Records to process —
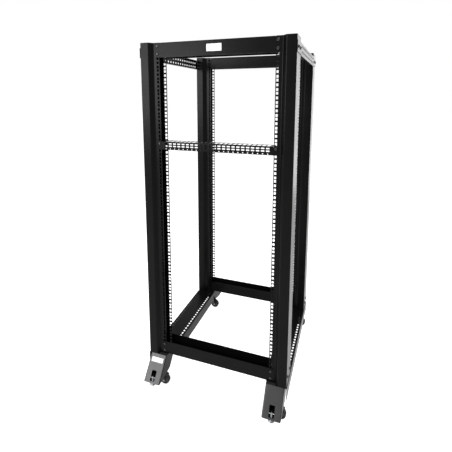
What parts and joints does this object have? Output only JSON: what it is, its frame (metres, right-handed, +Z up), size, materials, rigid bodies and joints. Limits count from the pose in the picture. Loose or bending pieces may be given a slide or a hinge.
{
  "type": "open frame equipment rack",
  "caption": "Floor-standing open rack of folded steel posts with square mounting holes, slotted side rails and a cable bar, on slanted feet with swivel castors and levelling pads.",
  "frame": {"origin": "on the floor in the middle of the rack's outline, feet included", "axes": "+Z up, +X to the right seen from the front, the front towards -Y"},
  "size_m": [0.607, 0.764, 1.443],
  "materials": {
    "powder_coat": "fine-textured black powder coat",
    "foot_coat": "fine-textured dark grey powder coat",
    "bolt_steel": "black oxide",
    "zinc": "zinc plated",
    "wheel": "moulded black",
    "label": "bare white label"
  },
  "bodies": {
    "frame": {"post_front_left": "powder_coat", "post_front_right": "powder_coat", "post_rear_left": "powder_coat", "post_rear_right": "powder_coat", "beam_bottom_front": "powder_coat", "beam_bottom_rear": "powder_coat", "beam_top_front": "powder_coat", "beam_top_rear": "powder_coat", "rail_bottom_left": "powder_coat", "rail_bottom_right": "powder_coat", "rail_top_left": "powder_coat", "rail_top_right": "powder_coat", "cable_bar": "powder_coat", "foot_front_left": "foot_coat", "level_nut_front_left": "zinc", "castor_pin_front_left": "zinc", "foot_front_right": "foot_coat", "level_nut_front_right": "zinc", "castor_pin_front_right": "zinc", "foot_rear_left": "foot_coat", "level_nut_rear_left": "zinc", "castor_pin_rear_left": "zinc", "foot_rear_right": "foot_coat", "level_nut_rear_right": "zinc", "castor_pin_rear_right": "zinc", "beam_bolts_front": "bolt_steel", "beam_bolts_rear": "bolt_steel", "rail_bolts_left": "bolt_steel", "rail_bolts_right": "bolt_steel", "bar_screws": "bolt_steel", "label_top_beam": "label", "label_foot": "label"},
    "leveller_front_left": {"leveller_front_left": "zinc"},
    "fork_front_left": {"castor_fork_front_left": "zinc"},
    "wheel_front_left": {"castor_wheel_front_left": "wheel"},
    "leveller_front_right": {"leveller_front_right": "zinc"},
    "fork_front_right": {"castor_fork_front_right": "zinc"},
    "wheel_front_right": {"castor_wheel_front_right": "wheel"},
    "leveller_rear_left": {"leveller_rear_left": "zinc"},
    "fork_rear_left": {"castor_fork_rear_left": "zinc"},
    "wheel_rear_left": {"castor_wheel_rear_left": "wheel"},
    "leveller_rear_right": {"leveller_rear_right": "zinc"},
    "fork_rear_right": {"castor_fork_rear_right": "zinc"},
    "wheel_rear_right": {"castor_wheel_rear_right": "wheel"}
  },
  "joints": [
    {"name": "leveller_front_left_screw", "type": "slide", "parent": "frame", "child": "leveller_front_left", "axis": [0, 0, -1], "range_m": [0, 0.022]},
    {"name": "castor_front_left_swivel", "type": "hinge", "parent": "frame", "child": "fork_front_left", "pos_m": [-0.2535, -0.306, 0.055], "axis": [0, 0, 1], "continuous": true},
    {"name": "castor_front_left_roll", "type": "hinge", "parent": "fork_front_left", "child": "wheel_front_left", "pos_m": [-0.2295, -0.306, 0.022], "axis": [0, 1, 0], "continuous": true},
    {"name": "leveller_front_right_screw", "type": "slide", "parent": "frame", "child": "leveller_front_right", "axis": [0, 0, -1], "range_m": [0, 0.022]},
    {"name": "castor_front_right_swivel", "type": "hinge", "parent": "frame", "child": "fork_front_right", "pos_m": [0.2535, -0.306, 0.055], "axis": [0, 0, 1], "continuous": true},
    {"name": "castor_front_right_roll", "type": "hinge", "parent": "fork_front_right", "child": "wheel_front_right", "pos_m": [0.2775, -0.306, 0.022], "axis": [0, 1, 0], "continuous": true},
    {"name": "leveller_rear_left_screw", "type": "slide", "parent": "frame", "child": "leveller_rear_left", "axis": [0, 0, -1], "range_m": [0, 0.022]},
    {"name": "castor_rear_left_swivel", "type": "hinge", "parent": "frame", "child": "fork_rear_left", "pos_m": [-0.2535, 0.306, 0.055], "axis": [0, 0, 1], "continuous": true},
    {"name": "castor_rear_left_roll", "type": "hinge", "parent": "fork_rear_left", "child": "wheel_rear_left", "pos_m": [-0.2295, 0.306, 0.022], "axis": [0, 1, 0], "continuous": true},
    {"name": "leveller_rear_right_screw", "type": "slide", "parent": "frame", "child": "leveller_rear_right", "axis": [0, 0, -1], "range_m": [0, 0.022]},
    {"name": "castor_rear_right_swivel", "type": "hinge", "parent": "frame", "child": "fork_rear_right", "pos_m": [0.2535, 0.306, 0.055], "axis": [0, 0, 1], "continuous": true},
    {"name": "castor_rear_right_roll", "type": "hinge", "parent": "fork_rear_right", "child": "wheel_rear_right", "pos_m": [0.2775, 0.306, 0.022], "axis": [0, 1, 0], "continuous": true}
  ]
}
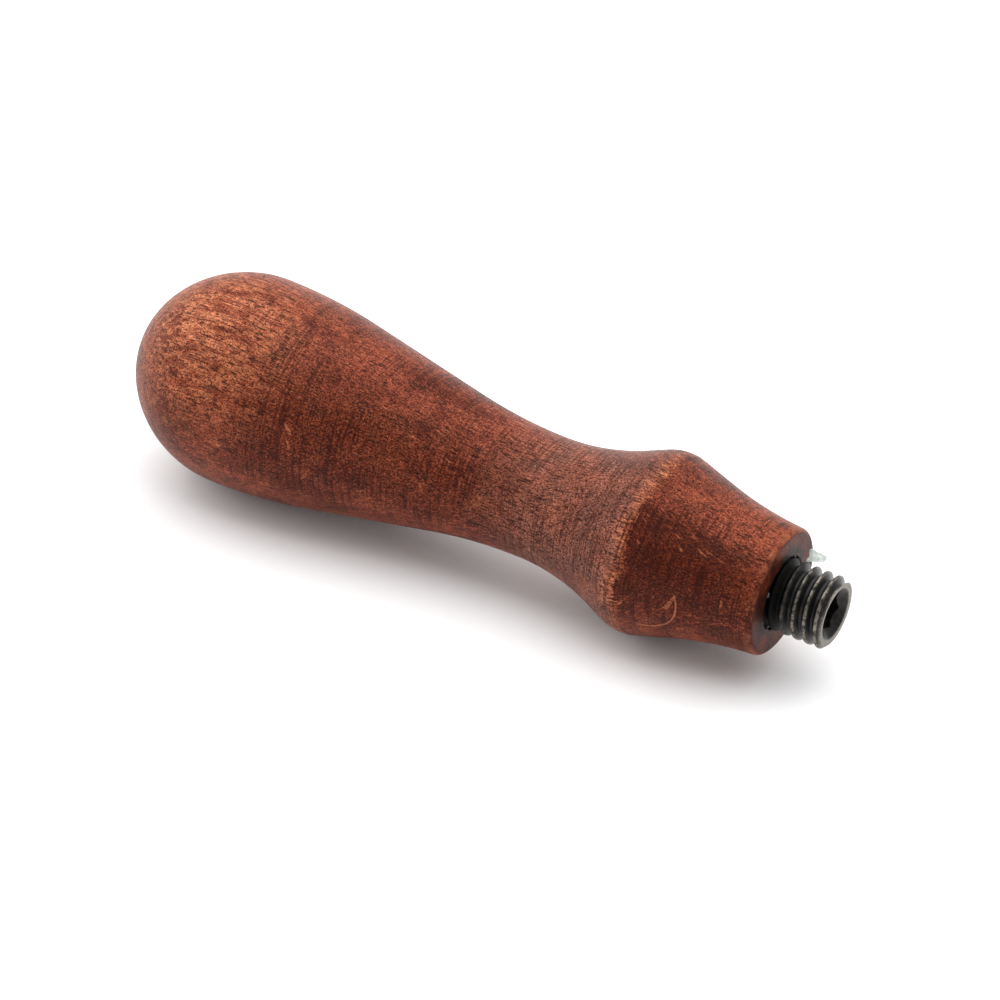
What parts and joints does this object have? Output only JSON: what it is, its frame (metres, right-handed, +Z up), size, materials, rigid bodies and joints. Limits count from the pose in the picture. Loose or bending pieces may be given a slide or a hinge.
{
  "type": "screw-on mandrel handle",
  "caption": "Turned wooden handle with a bulbous grip and a finger ridge, and a hex-socket set screw bonded in its front face as a threaded stud for an interchangeable mandrel.",
  "frame": {"origin": "centre of the handle's front face, on the stud's axis", "axes": "+X along the stud, away from the handle; +Z up as the handle lies on a bench"},
  "size_m": [0.1045, 0.0288, 0.0288],
  "materials": {
    "stained_beech": "red-brown stain under a satin lacquer, worn lighter on the bulb and the ridge",
    "black_oxide_steel": "black oxide, rubbed to grey steel on the thread crests and the end ring",
    "cured_adhesive": "dark glossy cured resin"
  },
  "bodies": {
    "root": {"handle": "stained_beech", "set_screw": "black_oxide_steel", "adhesive": "cured_adhesive"}
  },
  "joints": []
}
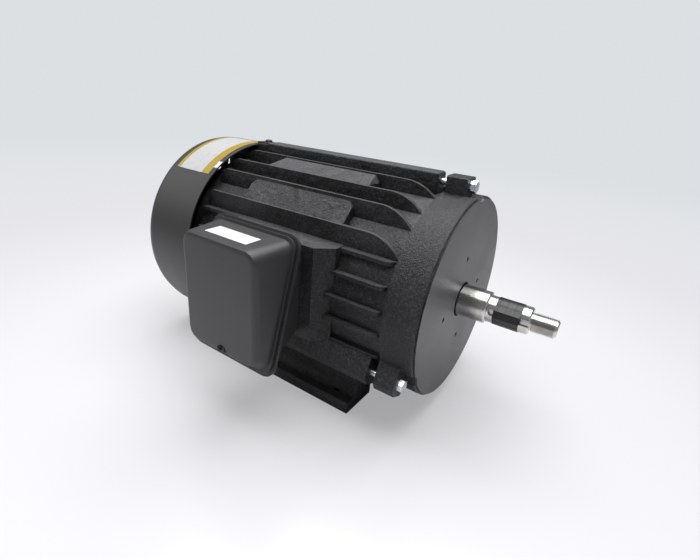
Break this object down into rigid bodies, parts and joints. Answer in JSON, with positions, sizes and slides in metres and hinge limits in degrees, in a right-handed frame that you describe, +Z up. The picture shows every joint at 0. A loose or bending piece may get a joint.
{
  "type": "three-phase electric motor",
  "caption": "Foot-mounted, fan-cooled induction motor: finned black iron frame, flat drive-end face, keyed and threaded shaft, side terminal box.",
  "frame": {"origin": "centre of the flat drive-end face, on the shaft axis", "axes": "+X along the shaft towards the drive end, +Z up, -Y towards the terminal box"},
  "size_m": [0.422, 0.275, 0.2282],
  "materials": {
    "black_cast_iron": "black enamel on rough sand casting, semi-gloss",
    "bracket_black": "black enamel on casting, turned smooth on the face",
    "core_steel": "varnished laminations",
    "winding_copper": "varnished copper wire, bound",
    "cast_aluminium": "as cast",
    "ground_steel": "ground, oiled",
    "black_tape": "wound vinyl tape",
    "fan_cover_grey": "satin powder coat",
    "box_grey": "satin powder coat",
    "gasket_rubber": "matt",
    "lead_sleeve": "woven glass sleeve",
    "block_plastic": "moulded",
    "fan_plastic": "moulded",
    "terminal_brass": "bright",
    "spring_steel": "oiled",
    "zinc_steel": "bright zinc plate",
    "black_screw": "black oxide",
    "bearing_steel": "ground"
  },
  "bodies": {
    "stator": {"frame": "black_cast_iron", "drive_end_bracket": "bracket_black", "fan_end_bracket": "bracket_black", "stator_core": "core_steel", "stator_winding": "winding_copper", "drive_bearing_outer_race": "bearing_steel", "fan_bearing_outer_race": "bearing_steel", "bearing_snap_ring": "spring_steel", "wave_spring": "spring_steel", "shaft_seal": "gasket_rubber", "drive_end_bolts": "zinc_steel", "drive_end_washers": "zinc_steel", "fan_end_screws": "zinc_steel", "fan_cover": "fan_cover_grey", "fan_cover_screws": "black_screw", "conduit_box_base": "box_grey", "conduit_box_gasket": "gasket_rubber", "conduit_box_cover": "box_grey", "cover_gasket": "gasket_rubber", "cover_screw": "black_screw", "box_mounting_screws": "zinc_steel", "ground_screw": "terminal_brass", "terminal_block": "block_plastic", "terminal_studs": "terminal_brass", "lead_bundle": "lead_sleeve", "lead_grommet": "gasket_rubber"},
    "rotor": {"shaft": "ground_steel", "shaft_key": "ground_steel", "key_tape": "black_tape", "rotor_core": "core_steel", "rotor_cage": "cast_aluminium", "drive_bearing_inner_race": "bearing_steel", "fan_bearing_inner_race": "bearing_steel", "cooling_fan": "fan_plastic", "fan_clip": "spring_steel"},
    "drive_ball_set": {"drive_bearing_balls": "bearing_steel"},
    "fan_ball_set": {"fan_bearing_balls": "bearing_steel"}
  },
  "joints": [
    {"name": "rotor_spin", "type": "hinge", "parent": "stator", "child": "rotor", "pos_m": [0, 0, 0], "axis": [1, 0, 0], "continuous": true},
    {"name": "drive_ball_orbit", "type": "hinge", "parent": "stator", "child": "drive_ball_set", "pos_m": [-0.0175, 0, 0], "axis": [1, 0, 0], "continuous": true},
    {"name": "fan_ball_orbit", "type": "hinge", "parent": "stator", "child": "fan_ball_set", "pos_m": [-0.274, 0, 0], "axis": [1, 0, 0], "continuous": true}
  ],
  "couplings": [
    {"joint": "drive_ball_orbit", "follows": "rotor_spin", "ratio": 0.4031},
    {"joint": "fan_ball_orbit", "follows": "rotor_spin", "ratio": 0.3987}
  ]
}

Exercise brief —
From the material above, copy each line that includes the word "with".

Exercise output —
  "caption": "Floor-standing open rack of folded steel posts with square mounting holes, slotted side rails and a cable bar, on slanted feet with swivel castors and levelling pads.",
  "caption": "Turned wooden handle with a bulbous grip and a finger ridge, and a hex-socket set screw bonded in its front face as a threaded stud for an interchangeable mandrel.",
Break this object down into rigid bodies, parts and joints. Answer in JSON, with positions, sizes and slides in metres and hinge limits in degrees, in a right-handed frame that you describe, +Z up. The picture shows every joint at 0. A loose or bending piece may get a joint.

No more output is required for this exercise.